The brokerage firm UBS has given a double upgrade to Aarti Industries, lifting its rating to ‘Buy’ from ‘Sell’ and revising the target price to Rs 625. The visible green shoots in the company’s performance and industry cycle is the reason behind the upgrade. The revised target price suggests a potential upside of over 30% from current levels.

UBS on Aarti industries: From peaking pressures to prospects

UBS initially held a cautious view on Aarti Industries due to a “peaking chemical cycle” and headwinds in the energy segment, particularly for n-methyl aniline (MMA). But as per the latest note from UBS, these concerns have now largely played out.

According to the brokerage, the chemical cycle appears to be bottoming out, while volume expectations for MMA have also been reset following a sharp correction in gasoline naphtha spreads. The share price of Aarti Industries, down nearly 35% from its August 2024 peak, is now showing signs of revival.

According to UBS, “We now expect meaningful improvement in company performance aided by the new CEO’s strategic initiatives to optimise costs and new growth drivers.”

UBS on Aarti industries: Chemical cycle bottoming out

UBS points out that the chemical sector is showing early signs of recovery. “There’s low channel inventory, and a gradual cycle improvement is underway,” it noted. In particular, the MMA segment, which faced sharp volume pressure due to volatile gasoline naphtha spreads, is seeing a comeback.

Over the past two quarters, MMA volumes have picked up steadily, even though spreads have remained rangebound. UBS believes this is largely due to the company’s focus on market development

UBS on Aarti industries: Reset under new leadership

With a new CEO at the helm, Aarti Industries is rethinking its strategy. UBS believes the company is taking clear steps to reduce fixed costs, improve efficiency, and ramp up high-margin segments.

“We do not believe the market is fully pricing in these factors as the stock is trading below its five-year average EV/EBITDA,” UBS observed in its note.

UBS on Aarti industries: EBITDA growth looks achievable

The company has projected an EBITDA increase of Rs 8,000-12,000 crore by FY28, supported by three key drivers: cost optimisation initiatives are expected to contribute Rs 1,500-2,000 crore; volume and margin improvements are likely to add Rs 3,500-5,500 crore; and capex-led expansion could bring in an additional Rs 3,000-4,500 crore.

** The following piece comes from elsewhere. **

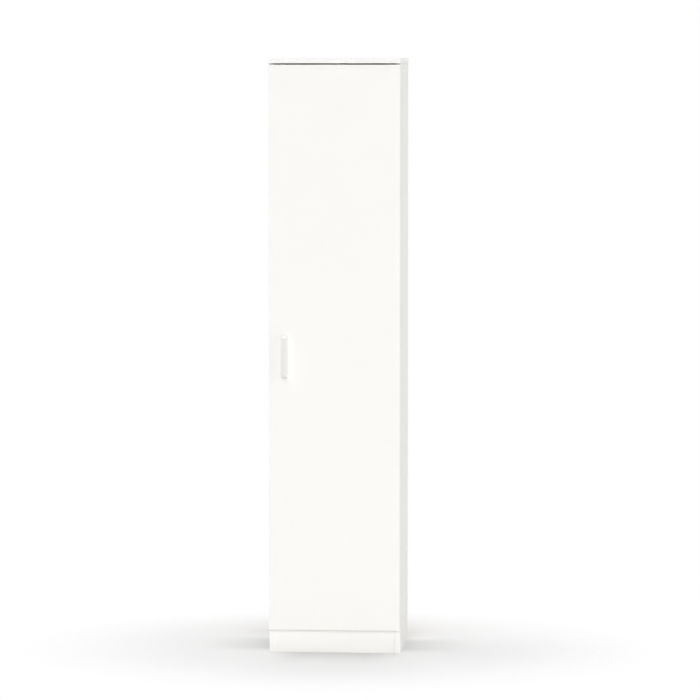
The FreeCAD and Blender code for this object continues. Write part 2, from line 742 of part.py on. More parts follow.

UBS is optimistic but cautious. “We believe the range is achievable, considering initial green shoots across chemistries, however new capex contribution could be lower,” the report said.

The brokerage expects an EBITDA increase of around Rs 10,000 crore over FY25-28, largely driven by cost reduction and capacity utilisation, while assuming only modest contributions from new capex.

UBS on Aarti industries: MMA volumes to build gradually

One of the most crucial segments – MMA is expected to recover gradually, backed by actions like Geographical diversification, customised shipments, and better pricing mechanisms.

“The gasoline-naphtha spread has been healthy (average $13/barrel) during Q1FY26TD, despite a sharp correction in crude oil,” UBS added.

UBS on Aarti industries: Valuation and outlook

UBS has rolled forward its estimates to June 2027 and now values Aarti Industries at 30x PE, in line with its long-term average. The revised price target of Rs 625 mirrors a valuation of 15.5x EV/EBITDA on FY27 earnings.

That said, the firm has trimmed its FY26 and FY27 earnings per share (EPS) estimates by 32% and 25%, respectively, citing a weaker FY25 base.